Photo credit: Anatoli Michaelo
I recently had the pleasure to visit Hashaked restaurant, a true Tel Avivian institution for the lovers of fresh fish and sea food. The restaurant had been part of the Tel Aviv culinary scene for more than 50 years now, starting as a family joint that served food rooted deep in the family’s Jewish-polish background and evolved into the current menu that reflects the restaurant’s transition to a fine sea food & fish restaurant. The restaurant managed to gather a wide base of regulars, that keep coming back for the amazing food and personal touch. People used to travel near and far for the restaurant’s chopped liver, homemade icura salad (fish eggs salad) and the famous -complimentary! – Friday apple strudel, freshly made by Haim Shalev’s (the owner) mother.
I met Haim on a Sunday morning, and we had a long chat about smoking fish (the restaurant’s trade secret), fishing regulations (did you know that fishing is not allowed during the months of June-August ?) , and the evolution of the restaurant in the past 50 years.
Haim insisted the I try the smoked trout and salmon, as well as the entire array of salads and appetizers. For a business lunch, including a main dish and unlimited drinks, you’ll pay only 99 NIS (approx. $25/ person). I can guarantee that you will not leave the restaurant hungry.
I was expecting a huge smoking oven, but discovered that the oven itself is hardly noticeable in the kitchen – you can’t foresee its capabilities from the outside.
The restaurant also started to hold a weekly BBQ on Monday evenings, featuring specials like seared scallops, Grouper skewers and filled fish.
The appetizers were great – refreshing, delicious and well seasoned. The hot falafel was one of the best that I’ve tasted, and the Icura was addictive. Everything is homemade and made fresh. I received 12 different types of salads and all were excellent. The salads were served alongside fresh bread from the adjacent “Lehamim” bakery, another local institution.
After the appetizers, I was served with a generous plate of smoked Trout and Salmon which were succulent and full of flavor. I understood why so many restaurants were trying to get a hold of Haim’s smoking secrets.
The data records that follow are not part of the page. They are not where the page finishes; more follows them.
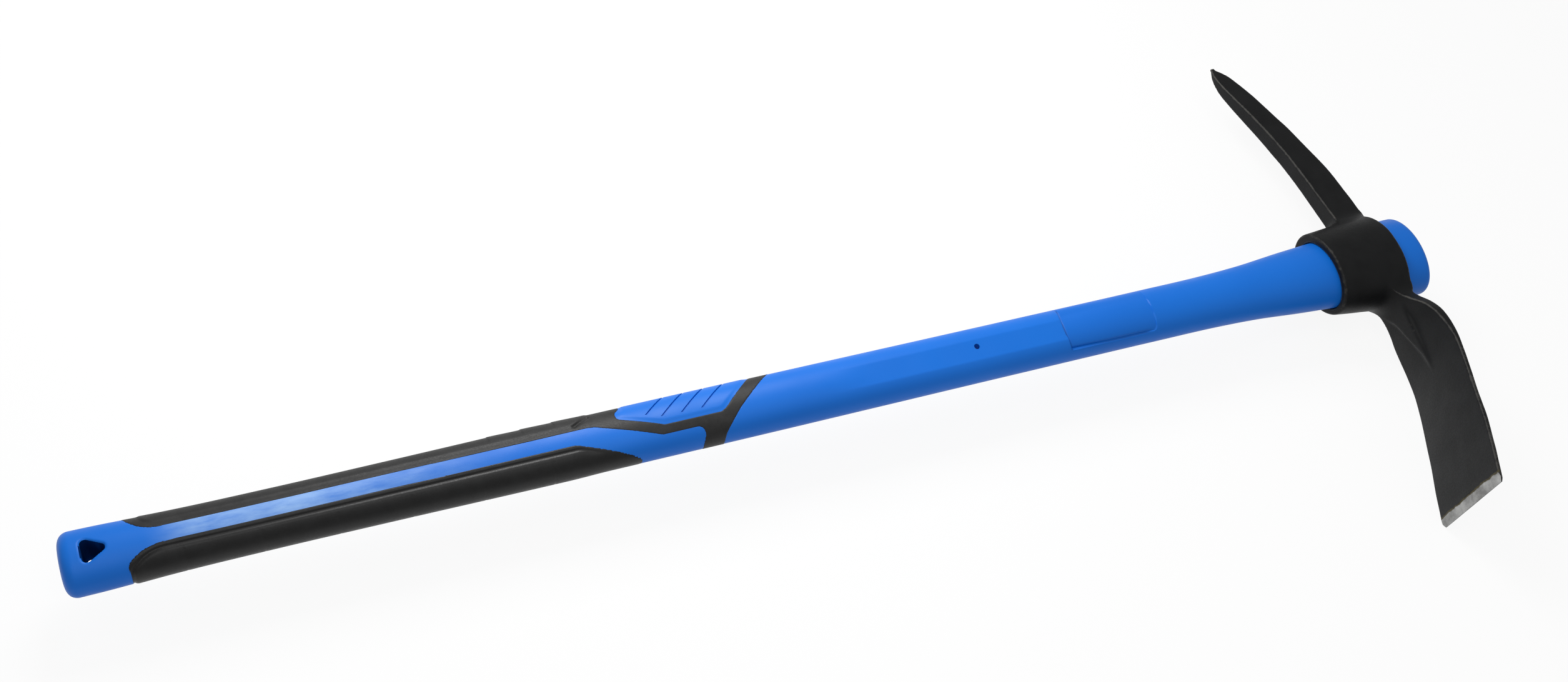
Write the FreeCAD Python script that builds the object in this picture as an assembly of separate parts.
import FreeCAD, Part
import math
import os

# A pick mattock: a one-piece forged head on a drop-in handle.
# Millimetres. +X runs along the handle from the butt towards the head, +Y is the pick's side,
# -Y is the broad blade's side, and +Z is square to the tool's plane. The tool is alike on both
# sides of that plane. The origin is the middle of the hang hole. Sizes along the handle are
# measured from the butt's end, and moved to the origin where a shape is made.

Vec = FreeCAD.Vector

# The handle. Depths run along Y and widths along Z.
HANDLE_LENGTH = 900.0
BUTT_DEPTH = 37.6
BUTT_WIDTH = 27.8
WAIST_DEPTH = 33.9
WAIST_WIDTH = 25.6
WAIST_FROM_BUTT = 112.0
SHAFT_DEPTH = 36.8
SHAFT_WIDTH = 27.0
FLARE_LENGTH = 139.0
TOP_STANDOUT = 24.5
END_ROUNDING = 3.4
BUTT_ROUNDING = 4.6

# The hang hole, a rounded triangle with its blunt side towards the butt's end
HOLE_FROM_BUTT = 17.0
HOLE_BACK = 4.4
HOLE_AHEAD = 8.8
HOLE_HALF_HEIGHT = 7.9
HOLE_ROUNDING = 2.5

# The eye, the forged ring that the handle drops through. Its bore widens towards the top end.
EYE_LENGTH = 51.8
MOUTH_DEPTH = 50.0
MOUTH_WIDTH = 34.6
TAPER_DEPTH = 10.4
TAPER_WIDTH = 6.0
EYE_WALL_MOUTH = 4.9
EYE_WALL_TOP = 6.1
SEAT_CLEARANCE = 0.3
EYE_LIP_ROUNDING = 1.6

# The pick
PICK_REACH = 187.0
PICK_SET_BACK = 39.9
PICK_THICKNESS = 11.4
PICK_ROOT_THICKNESS = 13.0
PICK_TIP_THICKNESS = 1.2
PICK_POINT_LENGTH = 26.0
PICK_ROOT_DEPTH = 21.7
PICK_EDGE_ROUNDING = 1.6

# The broad blade
BLADE_REACH = 186.2
BLADE_SET_BACK = 40.2
BLADE_EDGE_WIDTH = 71.4
BLADE_BODY_WIDTH = 59.6
BLADE_NECK_WIDTH = 38.0
BLADE_THICKNESS = 4.2
BLADE_ROOT_THICKNESS = 12.0
BEVEL_LENGTH = 7.0
BLADE_EDGE_ROUNDING = 0.8
RIB_WIDTH = 17.0

# The core, and the mark of the pin that held it in the mould
CORE_DEPTH = 23.0
CORE_WIDTH = 14.0
CORE_GAP_TO_HOLE = 4.4
PIN_HOLE_DIAMETER = 3.4
PIN_HOLE_TO_PANEL = 64.7

# The two rubber grips. Heights are measured from the handle's middle.
RUBBER_DEPTH = 1.9
RIM_PROUD = 0.15
CUSHION_PROUD = 0.4
CUSHION_INSET = 4.0
CUSHION_OVERLAP = 0.1
GROOVE_WIDTH = 1.3
GROOVE_DEPTH = 0.7
GRIP_START = 34.3
STRIP_END = 295.7
STRIP_EDGE = 4.4
PAD_SHORTFALL = 12.7
PAD_EDGE = -4.3
DROP_LENGTH = 38.2
BAND_LOW = -9.9
BAND_REACH = 75.9
BAND_WIDTH = 13.6
WINDOW_START = 14.5
WINDOW_LOW = -4.0

# The slots in the thumb pad
SLOT_WIDTH = 0.9
SLOT_DEPTH = 0.6
SLOT_PITCH = 12.9
SLOT_SLOPE = math.radians(38.8)
SLOT_START = 44.3
SLOT_START_HEIGHT = 14.3
SLOT_LOW_ENDS = (4.3, 1.1, 0.7, 0.7)
SLOT_RUN_OUT = 12.0

# The bare panel near the head
PANEL_DEPTH = 0.35
PANEL_LENGTH = 65.6
PANEL_TO_FLARE = 6.5
PANEL_HALF_HEIGHT = 15.5
PANEL_ROUNDING = 3.0

# Worked out from the sizes above
EYE_END = HANDLE_LENGTH - TOP_STANDOUT
EYE_START = EYE_END - EYE_LENGTH
FLARE_START = EYE_START - FLARE_LENGTH
TOP_DEPTH = MOUTH_DEPTH + TAPER_DEPTH
TOP_WIDTH = MOUTH_WIDTH + TAPER_WIDTH
CORE_FROM_BUTT = HOLE_FROM_BUTT + HOLE_AHEAD + CORE_GAP_TO_HOLE
PANEL_END = FLARE_START - PANEL_TO_FLARE
PANEL_START = PANEL_END - PANEL_LENGTH
PIN_HOLE_FROM_BUTT = PANEL_START - PIN_HOLE_TO_PANEL
PAD_END = STRIP_END - PAD_SHORTFALL
BAND_END = STRIP_END + BAND_REACH
ROOT_HEIGHT = MOUTH_DEPTH / 2 - 3.0

# Reaches past everything: how far a cutting shape runs out of the tool, and a skin out of the handle
FAR = 60.0
CLEAR = 1.0

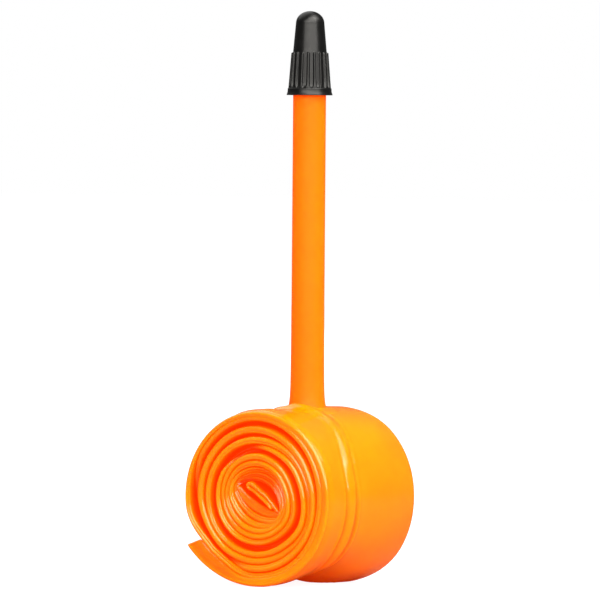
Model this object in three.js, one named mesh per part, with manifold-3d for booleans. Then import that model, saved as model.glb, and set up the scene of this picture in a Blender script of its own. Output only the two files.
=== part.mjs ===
// A bicycle inner tube of thermoplastic film, squeezed flat and rolled up for storage, with its long valve standing
// on the roll under a dust cap.
//
// Frame, in millimetres: +Z up along the valve, +Y along the roll's axis from its open spiral face to its back, and
// the origin on the flattened patch that the roll rests on, straight below the valve. Angles round the roll are in
// degrees from +X towards +Z, as seen from the spiral face.

import * as THREE from "three";
import { mergeVertices } from "three/addons/utils/BufferGeometryUtils.js";
import Module from "manifold-3d";

const wasm = await Module();
wasm.setup();

// ---------------------------------------------------------------- driving dimensions

// The rolled tube. The flattened ring lies as two legs side by side that lap over each other; the two are rolled
// up together from one bend of the ring to the other.
const ROLL_RADIUS = 16.05; // middle of the outermost lap, where it passes under the roll
const FRONT_Y = -16.4;
const BACK_Y = 12.4;
const FRONT_LEG_BACK_Y = 3.4; // the front leg ends here, under the rear leg
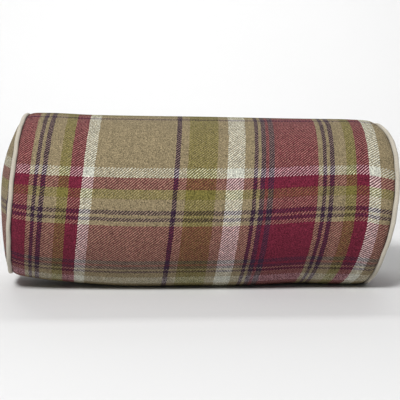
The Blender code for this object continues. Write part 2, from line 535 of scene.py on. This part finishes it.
def turned_piece(name, outline, is_closed, start_angle, steps):
    """Spin an outline of (place, radius) points about X and make the round form an object."""
    form = bmesh.new()
    points = [form.verts.new((place, -radius, 0.0)) for place, radius in outline]
    pairs = list(zip(points, points[1:]))
    if is_closed:
        pairs.append((points[-1], points[0]))
    edges = [form.edges.new(pair) for pair in pairs]
    turn = Matrix.Rotation(-start_angle, 3, "X")
    bmesh.ops.rotate(form, verts=points, cent=(0.0, 0.0, 0.0), matrix=turn)
    bmesh.ops.spin(
        form,
        geom=points + edges,
        cent=(0.0, 0.0, 0.0),
        axis=(1.0, 0.0, 0.0),
        steps=steps,
        angle=2.0 * math.pi,
        use_merge=True,
    )
    bmesh.ops.remove_doubles(form, verts=form.verts[:], dist=MERGE_DISTANCE)
    bmesh.ops.recalc_face_normals(form, faces=form.faces[:])
    mesh = bpy.data.meshes.new(name)
    form.to_mesh(mesh)
    form.free()
    mesh.shade_smooth()
    piece = bpy.data.objects.new(name, mesh)
    bpy.context.scene.collection.objects.link(piece)
    return piece


def corner_vertices(mesh):
    """Return the vertex of each face corner."""
    corners = np.empty(len(mesh.loops), dtype=np.int32)
    mesh.loops.foreach_get("vertex_index", corners)
    return corners


def write_lay(mesh, across, up):
    """Write where each face corner lies on the flat cloth, in metres, as the UV map."""
    layer = mesh.uv_layers.new(name=CLOTH_LAY)
    layer.data.foreach_set("uv", np.stack((across, up), axis=1).ravel())


def write_painted_shade(mesh, painted_shade):
    """Write each vertex's painted seam shade, from 0 to 1: how dark it is painted where shade
    falls.
    """
    layer = mesh.attributes.new(PAINTED_SEAM_SHADE, "FLOAT", "POINT")
    layer.data.foreach_set("value", np.asarray(painted_shade, dtype=np.float32))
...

Business lunch: Sunday-Thursday, 12:00-17:00 PM, 99 NIS/ person. Including unlimited drinks.
The restaurant was kind enough to give us one of its signature recipe for a filled sea bass. Try it at home!
Filled Sea bass/ Hashaked restaurant
For the fish:
600 grams sea bass fillet, divided to 2 portions
1 tbsp olive oil
salt & pepper to taste
1 medium onion, chopped
1 tbsp chopped corriander
1/2 clove of garlic
Grind 300 grams of the sea bass. add chopped onions, coriander, garlic, olive oil and seasoning.
fill the other sea bass fillet with the filling, hold both sides of the fish and close with a toothpick to create a pinwheel.
For the sauce:
1 cup water
1/4 cup distilled vinegar
1 chopped carrot
1 onion, sliced into rings
1 tsp red curry paste
1/4 tsp salt
1 tsp sugar
several rosemary leaves
Preheat the oven to 180 c/360 f . Bring all of the sauce’s ingredients to a boil and simmer for 10 min.
Arrange the sea bass wheels in a deep baking pan and top with the sauce. bake for 20 min. Serve and enjoy!